It started with a lobby to the British government. Then to UNESCO. There was a scathing op-ed in the Times of London. And ultimately, in 2007, success: Almost four decades after Billie Jean King demanded prize equity in women’s tennis at the U.S. open, Wimbledon did the same. Venus Williams became the first female champion to earn as much prize money as a man.
At the time, Venus Williams’ battle for prize equity in women’s tennis received little coverage. But a new documentary, set to premiere this week on ESPN, is sure to cement the Compton-born tennis star’s place in athletics history. “Venus VS” is the first of nine documentaries honoring women athletes that will air on ESPN over the next months, part of the network’s Nine for IX series that is directed by female filmmakers.
LeanIn.Org sat down with Ava DuVernay, the film’s director, to talk tennis, Title IX, and women and leadership.
Did you have a personal connection to Venus Williams? How did this film come about?

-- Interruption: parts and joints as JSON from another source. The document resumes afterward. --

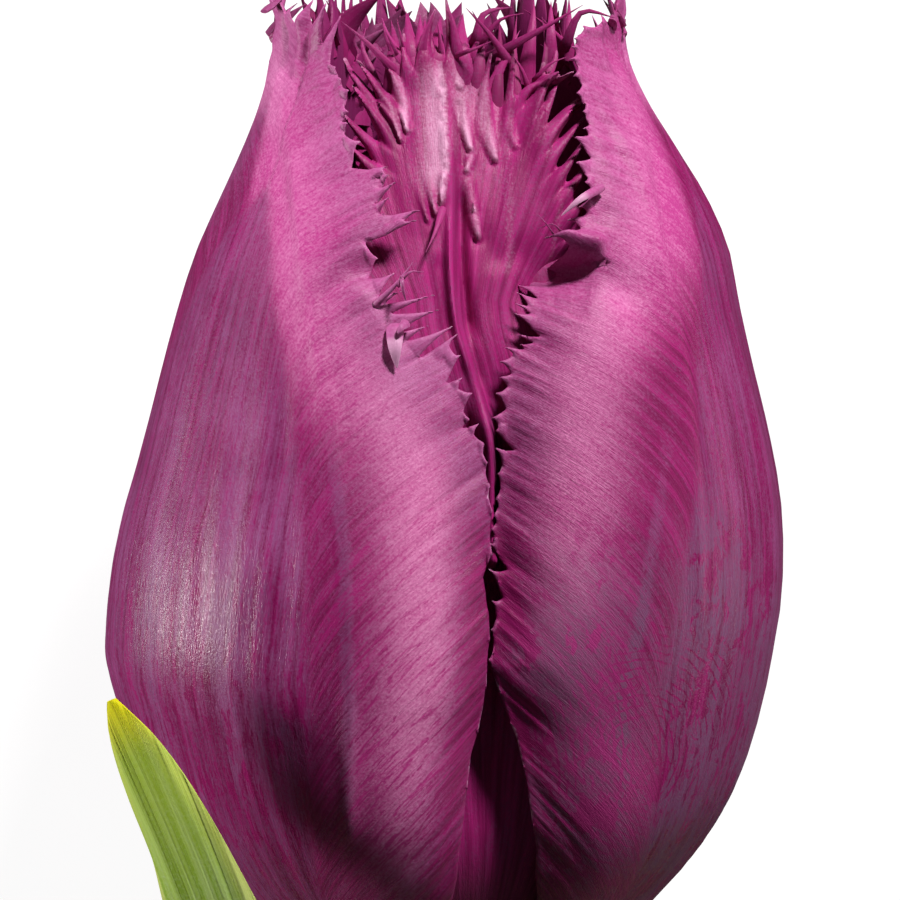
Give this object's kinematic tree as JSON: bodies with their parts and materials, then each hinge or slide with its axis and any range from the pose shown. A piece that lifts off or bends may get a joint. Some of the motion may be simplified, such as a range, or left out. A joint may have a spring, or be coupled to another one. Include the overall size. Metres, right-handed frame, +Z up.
{
  "type": "fringed tulip cut flower",
  "caption": "Cut tulip lying down: closed purple bloom with fringed tepals, stamens and a pistil inside, on a green stem with clasping leaves.",
  "frame": {"origin": "on the surface that the flower lies on, under the middle of its length and width", "axes": "+Y along the flower towards the bloom, +Z up from the surface it lies on, +X to the right as seen from above with the bloom at the top"},
  "size_m": [0.116, 0.3244, 0.0485],
  "materials": {
    "outer_tepal": "satin",
    "inner_tepal": "satin",
    "filament": "satin",
    "anther": "matte",
    "pistil": "satin",
    "stem": "satin",
    "leaf": "satin"
  },
  "bodies": {
    "root": {"outer_tepal_left": "outer_tepal", "outer_tepal_right": "outer_tepal", "outer_tepal_under": "outer_tepal", "inner_tepal_front": "inner_tepal", "inner_tepal_lower_left": "inner_tepal", "inner_tepal_lower_right": "inner_tepal", "filament_1": "filament", "filament_2": "filament", "filament_3": "filament", "filament_4": "filament", "filament_5": "filament", "filament_6": "filament", "anther_1": "anther", "anther_2": "anther", "anther_3": "anther", "anther_4": "anther", "anther_5": "anther", "anther_6": "anther", "pistil": "pistil", "flower_stem": "stem", "leaf_upper": "leaf", "leaf_middle": "leaf", "leaf_lower": "leaf"}
  },
  "joints": []
}
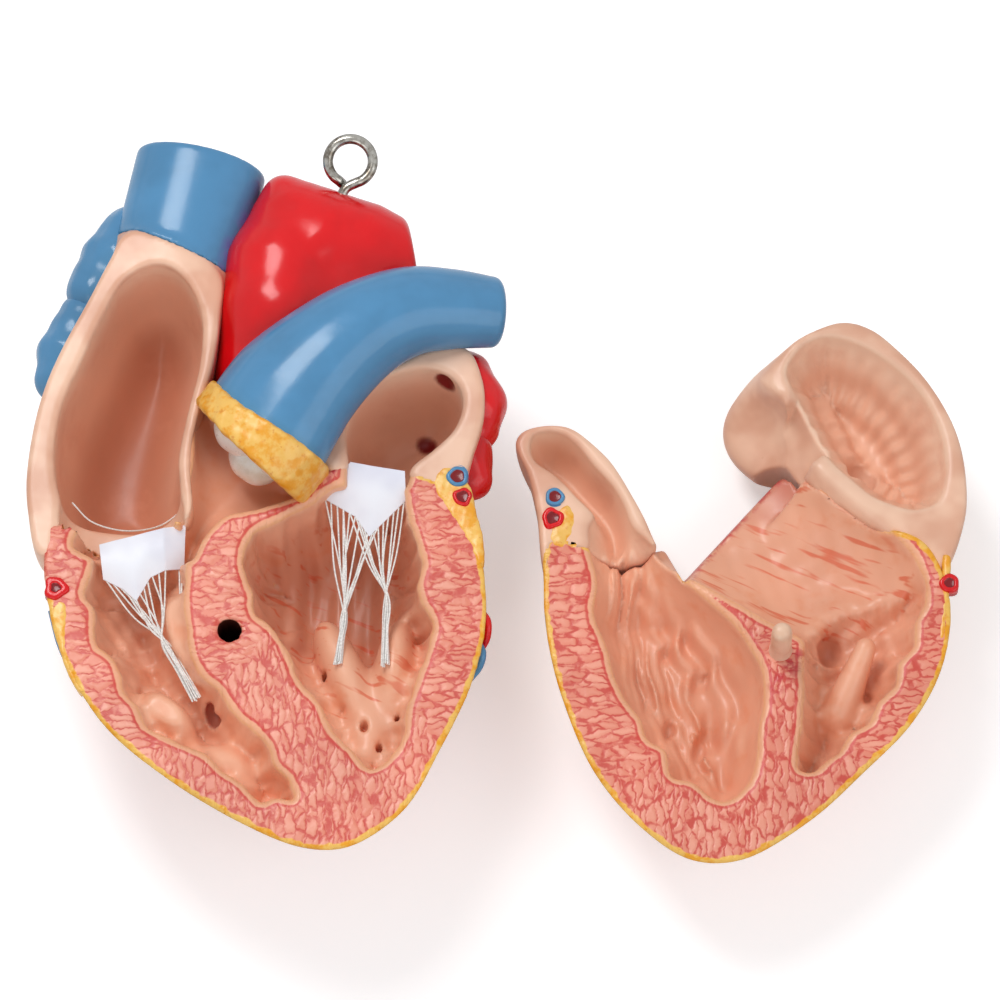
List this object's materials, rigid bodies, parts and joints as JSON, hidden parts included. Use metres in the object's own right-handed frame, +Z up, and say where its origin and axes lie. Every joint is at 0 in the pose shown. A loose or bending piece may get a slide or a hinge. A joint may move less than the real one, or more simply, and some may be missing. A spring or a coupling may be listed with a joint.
{
  "type": "two-part anatomical heart model",
  "caption": "Heart model cut open to show the chambers, with valves, great vessels and a screw eye; the front half is taken off and laid beside the rear half.",
  "frame": {"origin": "on the table plane, in the flat under the rear half, below the septum", "axes": "+X from the rear half to the front half laid beside it, +Y towards the great vessels, +Z up out of the cut faces"},
  "size_m": [0.1703, 0.1365, 0.0529],
  "materials": {
    "muscle": "painted satin",
    "atrium_wall": "painted satin",
    "red_vessel": "glossy paint",
    "blue_vessel": "glossy paint",
    "fat": "painted satin",
    "valve": "painted satin",
    "thread": "white thread",
    "peg": "moulded",
    "steel": "bright plated"
  },
  "bodies": {
    "rear_half": {"rear_ventricles": "muscle", "aorta": "red_vessel", "pulmonary_trunk": "blue_vessel", "pulmonary_fat_ring": "fat", "left_pulmonary_cusp": "valve", "right_pulmonary_cusp": "valve", "rear_pulmonary_cusp": "valve", "right_atrium": "atrium_wall", "left_atrium": "atrium_wall", "superior_vena_cava": "blue_vessel", "upper_right_pulmonary_artery": "blue_vessel", "lower_right_pulmonary_artery": "blue_vessel", "upper_left_pulmonary_vein": "red_vessel", "lower_left_pulmonary_vein": "red_vessel", "right_coronary_artery": "red_vessel", "coronary_sinus": "blue_vessel", "circumflex_artery": "red_vessel", "left_groove_fat": "fat", "right_groove_fat": "fat", "mitral_leaflet": "valve", "tricuspid_leaflet": "valve", "mitral_chordae_left": "thread", "mitral_chordae_right": "thread", "tricuspid_chordae": "thread", "screw_eye": "steel"},
    "front_half": {"front_ventricles": "muscle", "right_auricle": "atrium_wall", "left_auricle": "atrium_wall", "locating_peg": "peg", "anterior_descending_artery": "red_vessel", "great_cardiac_vein": "blue_vessel", "front_right_coronary_artery": "red_vessel", "front_left_groove_fat": "fat", "front_right_groove_fat": "fat"}
  },
  "joints": [
    {"name": "front_half_turn", "type": "hinge", "parent": "rear_half", "child": "front_half", "pos_m": [0.0446, 0, 0.03415], "axis": [0, -1, 0], "range_deg": [0, 180]}
  ]
}
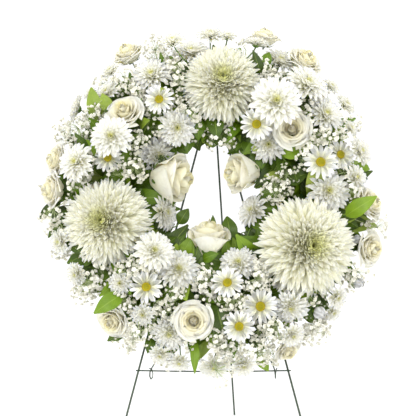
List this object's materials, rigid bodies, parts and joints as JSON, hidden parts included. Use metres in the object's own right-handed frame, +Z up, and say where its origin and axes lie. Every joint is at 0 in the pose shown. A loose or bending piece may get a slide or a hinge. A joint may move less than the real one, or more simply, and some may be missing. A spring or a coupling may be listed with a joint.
{
  "type": "funeral wreath",
  "caption": "Round funeral wreath of white chrysanthemums, daisies, roses and leaves in a foam ring, leaning on a folding three-legged wire easel.",
  "frame": {"origin": "on the floor, below the centre of the bounding box", "axes": "+Z up, -Y towards the viewer of the flowers, +X to the viewer's right"},
  "size_m": [0.5422, 0.3684, 0.6929],
  "materials": {
    "wire_paint": "dark green enamel on steel wire",
    "floral_foam": "matte wet floral foam",
    "tray_plastic": "satin green plastic",
    "mum_petals": "soft petals",
    "rose_petals": "soft velvety petals",
    "white_petals": "soft petals",
    "leaf_green": "waxy leaves",
    "gypsophila": "small soft florets"
  },
  "bodies": {
    "frame_and_wreath": {"front_leg_left": "wire_paint", "front_leg_right": "wire_paint", "hinge_pin": "wire_paint", "cross_brace": "wire_paint", "hook_left": "wire_paint", "hook_right": "wire_paint", "foam_ring": "floral_foam", "ring_tray": "tray_plastic", "mum_1": "mum_petals", "mum_2": "mum_petals", "mum_3": "mum_petals", "rose_1": "rose_petals", "rose_2": "rose_petals", "rose_3": "rose_petals", "rose_4": "rose_petals", "rose_5": "rose_petals", "rose_6": "rose_petals", "rose_7": "rose_petals", "rose_8": "rose_petals", "rose_9": "rose_petals", "rose_10": "rose_petals", "rose_11": "rose_petals", "rose_12": "rose_petals", "rose_13": "rose_petals", "rose_14": "rose_petals", "rose_15": "rose_petals", "spray_1": "white_petals", "spray_2": "white_petals", "spray_3": "white_petals", "spray_4": "white_petals", "spray_5": "white_petals", "spray_6": "white_petals", "spray_7": "white_petals", "spray_8": "white_petals", "spray_9": "white_petals", "spray_10": "white_petals", "spray_11": "white_petals", "spray_12": "white_petals", "spray_13": "white_petals", "spray_14": "white_petals", "spray_15": "white_petals", "spray_16": "white_petals", "spray_17": "white_petals", "leaves_1": "leaf_green", "leaves_2": "leaf_green", "leaves_3": "leaf_green", "leaves_4": "leaf_green", "leaves_5": "leaf_green", "leaves_6": "leaf_green", "leaves_7": "leaf_green", "leaves_8": "leaf_green", "leaves_9": "leaf_green", "babys_breath_1": "gypsophila", "babys_breath_2": "gypsophila", "babys_breath_3": "gypsophila", "babys_breath_4": "gypsophila", "babys_breath_5": "gypsophila", "babys_breath_6": "gypsophila", "babys_breath_7": "gypsophila"},
    "back_leg": {"back_leg": "wire_paint"}
  },
  "joints": [
    {"name": "back_leg_fold", "type": "hinge", "parent": "frame_and_wreath", "child": "back_leg", "pos_m": [0.00633, 0.03302, 0.55812], "axis": [-1, 0, 0], "range_deg": [0, 28]}
  ]
}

I’m a filmmaker with a specific focus on films centered on black women. When ESPN approached me about making something with them and asked me if I had any ideas, Venus immediately jumped to mind. I’m from Compton, and she’s from Compton. She’s always been a person I’ve watched and admired from afar.
What was she like to profile?
She was lovely, she was very open, she was very hands-off, which is something that any filmmaker in a documentary wants. The documentary is really a portrait of a champion as a totality, starting from Venus being an outsider in the game who was marginalized for where she lived, for [how] she played, for whether she grunted, the beads that she wore, her father, and not really being accepted.

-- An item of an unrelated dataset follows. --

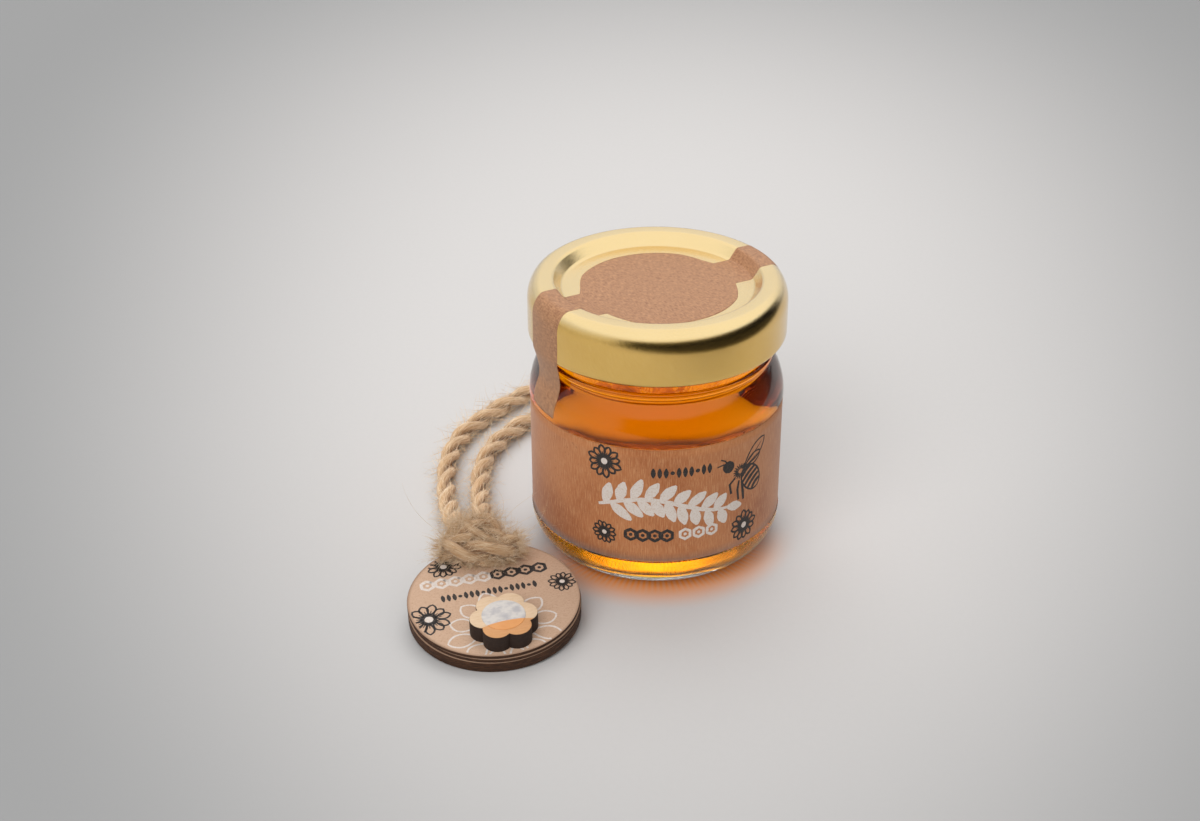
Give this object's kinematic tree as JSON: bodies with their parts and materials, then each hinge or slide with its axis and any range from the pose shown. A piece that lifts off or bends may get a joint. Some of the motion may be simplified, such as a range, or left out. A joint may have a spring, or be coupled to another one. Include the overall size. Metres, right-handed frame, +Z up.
{
  "type": "honey jar",
  "caption": "Small shut glass jar of amber honey with a gold twist-off cap, kraft paper label and seal, and a round wooden hang tag on a loop of jute cord.",
  "frame": {"origin": "centre of the jar's foot, on the surface that the jar stands on and the tag lies on", "axes": "+Z up along the jar's axis, -Y towards the front of the label, +X to the right of a viewer facing the label"},
  "size_m": [0.0658, 0.1105, 0.0525],
  "materials": {
    "clear_glass": "gloss",
    "honey": "gloss",
    "gold_tinplate": "satin",
    "kraft_paper": "matte",
    "kraft_board": "matte",
    "pale_wood": "matte",
    "sticker_film": "satin",
    "jute": "matte"
  },
  "bodies": {
    "root": {"jar_glass": "clear_glass", "honey": "honey", "lid": "gold_tinplate", "body_label": "kraft_paper", "lid_seal": "kraft_paper", "tag_base": "kraft_board", "tag_middle": "kraft_board", "tag_face": "kraft_board", "tag_flower": "pale_wood", "tag_sticker": "sticker_film", "cord_loop": "jute", "cord_knot": "jute"}
  },
  "joints": []
}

Venus has spoken about how Billie Jean King has been an inspiration to her. How do you think attitudes toward women in sports have changed since King’s day?
Society has come further, and equality is more talked about. It’s much different than the 1960s, when Billie Jean was tackling it and women had to have credit card applications co-signed by their husbands. But … just because laws and rules changed, it doesn’t mean hearts have changed.

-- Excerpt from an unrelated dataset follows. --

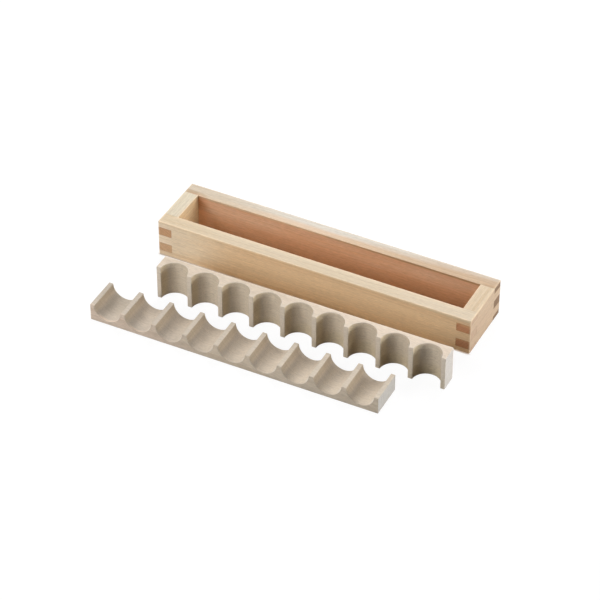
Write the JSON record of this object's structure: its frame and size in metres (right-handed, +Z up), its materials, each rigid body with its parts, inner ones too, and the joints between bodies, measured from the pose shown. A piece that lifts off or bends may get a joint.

Did you see that during production at all?
One of the most startling things I found was the resistance by male athletes to participate. There’s only one male athlete, John McEnroe, who spoke on camera. We made over 50 interview requests to various men currently playing, high-profile former players in addition to the ATP (Association of Tennis Professionals) which is the male tour, all of which were refused or ignored. It really speaks to the fact that there’s really no interest in supporting or standing by the way that the women think. There’s a lot closed doors, snickering, pointing that “this is not fair”—the same old arguments that have been dismantled and disproven. The same arguments people throw out as to why women shouldn’t be paid equally are laid bare in this documentary and examined for what they are.
Have women athletes achieved parity? Will they?
There are many instances of [inequity] across professional sports, whether it be sports that don’t have a female equivalent (like football), or sports where the female equivalent is not as equally supported (some people would argue that that’s the case with the WNBA), or [instances] where girls in the suburbs have soccer balls and fields, but girls in the hood don’t. It’s not equal professionally or at the student level, but certainly there has been progress.
What can people take away from Venus’s story?
This story about equality in the sports realm is one that reverberates through every corner of society that is dealing with equality issues. That’s one of the beautiful things about sports—it’s a microcosm. The battles these athletes face on the court, the field, mirror the kind of epic battles that people face in everyday life. So to imagine that a sport that’s being seen and consumed on the international stage in 2007, just five years ago, is still unequal—that’s an inequality that reverberates across different parts of society. And when that unfair kind of playing field is made right and made level, that also reverberates.
Do you think there’s a correlation between sports and leadership?
It’s been published that a high percentage of women CEOs play organized sports, which I think is a lovely idea. I also think there’s something to be said for the spectator of women’s sports. I went to an all girls school and I was a spectator of women’s sports, because women’s sports were all that we had at that particular school. And there was something galvanizing about watching women conquer their battles and fight these battles on the court and on the field.
You became the first African-American woman to win the Best Director Prize at Sundance. Why do you think it’s important to have women directors?
Why wouldn’t we have women directors? It’s important because we’re human beings with films to share, not for any particular social goals, other than the fact it’s right and that it should be. Why would we accept a society where we don’t have women telling our stories in the most powerful medium? There are amazing women making amazing films around the world, and I’m happy to consider them my sisters.